Researchers identified genes in vegetarians that may explain why they choose plant-based diets after screening 330,00 genomes.
Vegetarianism has been practiced for millennia in different societies and cultures, but today only a small minority of people forgo eating meat.
People turn to a meatless diet for ethical reasons, such as animal well-being or reducing carbon prints. But could it be hereditary?
A team of researchers believes they have discovered evidence that opting for a plant-based diet could actually be influenced by our genetics.
Over 330,000 genomes screened
A team led by Nabeel Yaseen, a pathology professor at Northwestern University in the US screened the UK Biobank, a large-scale biomedical database.
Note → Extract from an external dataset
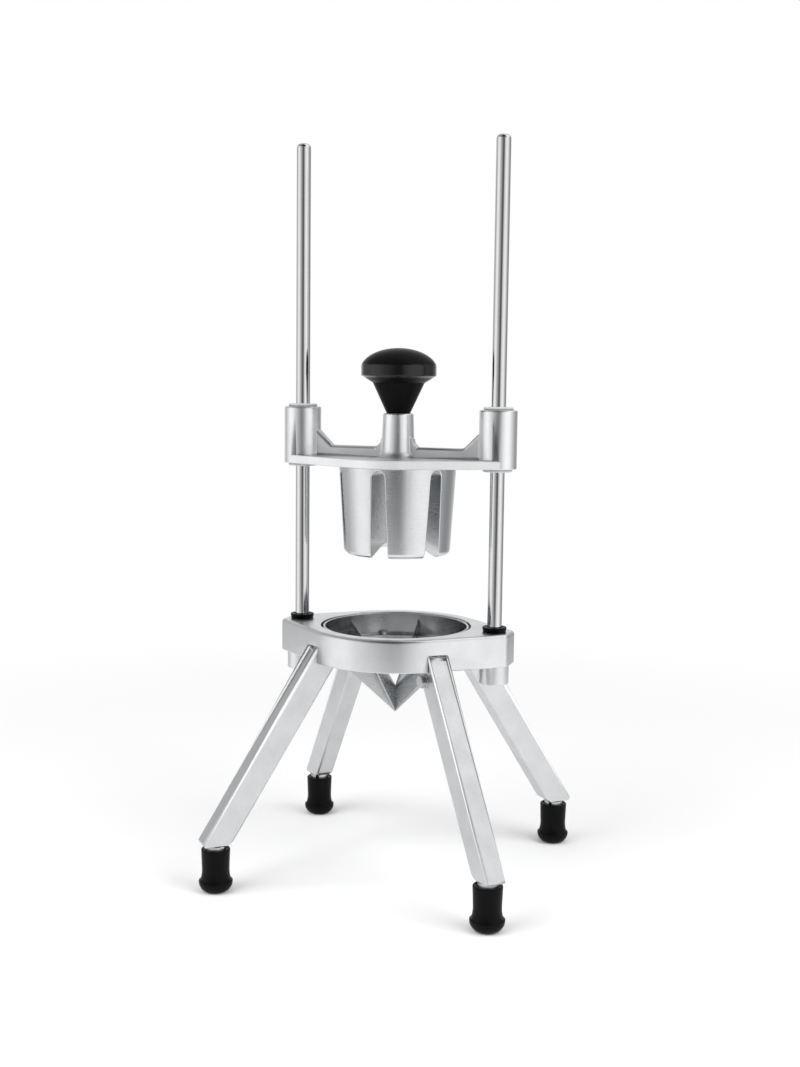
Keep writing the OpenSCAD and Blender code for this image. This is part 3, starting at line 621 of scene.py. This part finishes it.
for side in ("left", "right"):
    foot, height = middle_of("rod_bumper_" + side)
    edge_centre = (BUMPER_TOP_R - BUMPER_EDGE_R, height - BUMPER_EDGE_R)
    edge = bow(edge_centre, BUMPER_EDGE_R, BUMPER_EDGE_R, 0, 90, RUBBER_EDGE_STEPS)
    section = [(BUMPER_BORE_R, 0), (BUMPER_LOW_R, 0)] + edge + [(BUMPER_BORE_R, height)]
    collar = piece_from("rubber_collar_" + side, turned_on_lathe(section, foot, closed=True))
    mounted(collar, "rod_bumper_" + side, RUBBER, "stand")


# ---- Blade cartridge ----
# A turned steel ring drops into the opening and rests on its ledge, held by three small cap screws. Slots
# in it carry three bent blade plates, lapped where they cross and ground to an edge on top.
RING_EDGE_R = 0.3 * MM
SCREW_EDGE_R = 0.2 * MM
BLADE_TURNS = {"blade_plate_a": 30, "blade_plate_b": 90, "blade_plate_c": 150}
# The edge tones of these two finishes are painted highlights along the edges.
RING_STEEL = finish(
    "turned_ring_steel", tones=((0.36, 0.37, 0.38), (0.44, 0.45, 0.46)), rough=(0.2, 0.3),
    grain=(1800, 90, 0.5), relief=0.05, lines=(60, 60, 3200), line_relief=0.06, edge_highlight_tone=(0.8, 0.8, 0.8))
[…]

They compared genomes from 5,324 strict vegetarians to 329,455 non-vegetarians aged between 40 and 69.
They tried “to identify loci associated with strict vegetarianism”. In genetics, a loci designates the position of a gene on the chromosome.
“We identified three genes that are significantly associated with vegetarianism as well as 31 other genes that are possibly associated with vegetarianism,” Yaseen told Euronews Next.
The team’s findings were published in PLoS ONE.
“The mechanisms by which genetic variants influence dietary choices involve an interplay between metabolism, physiologic effects, and taste perception. The levels of liking and consumption of dietary items are influenced by taste perception,” the study noted.
The team’s discovery opens new avenues of inquiry requiring further study to fully understand the relationship between genetics and vegetarianism.
Role of genes
“Based on the functions of some of these genes, we speculate that lipid (fat) metabolism and its effects on brain function may play a role,” Yaseen said.
“At this time, we can only speculate: one possibility is that meat may contain unique fatty components that vegetarians are able to adequately synthesise endogenously, whereas others need to obtain them from a meat-containing diet,” he added.
This research is part of genome-wide association studies (GWAS) that emerged in the mid-2000s. It’s a scientific approach used to identify genetic variations associated with traits – or sometimes diseases.
With GWAS, researchers are looking at the association between genomic variants and a specific trait, though they can only identify correlation, not causation.
“We hope that our study will stimulate further research into the genetics and physiology of vegetarianism,” Yaseen said, hoping that future research will give more information regarding the role played by the genes and variants identified.
“That knowledge may allow us to provide better personalised dietary recommendations and perhaps enable the production of better meat substitutes,” he added.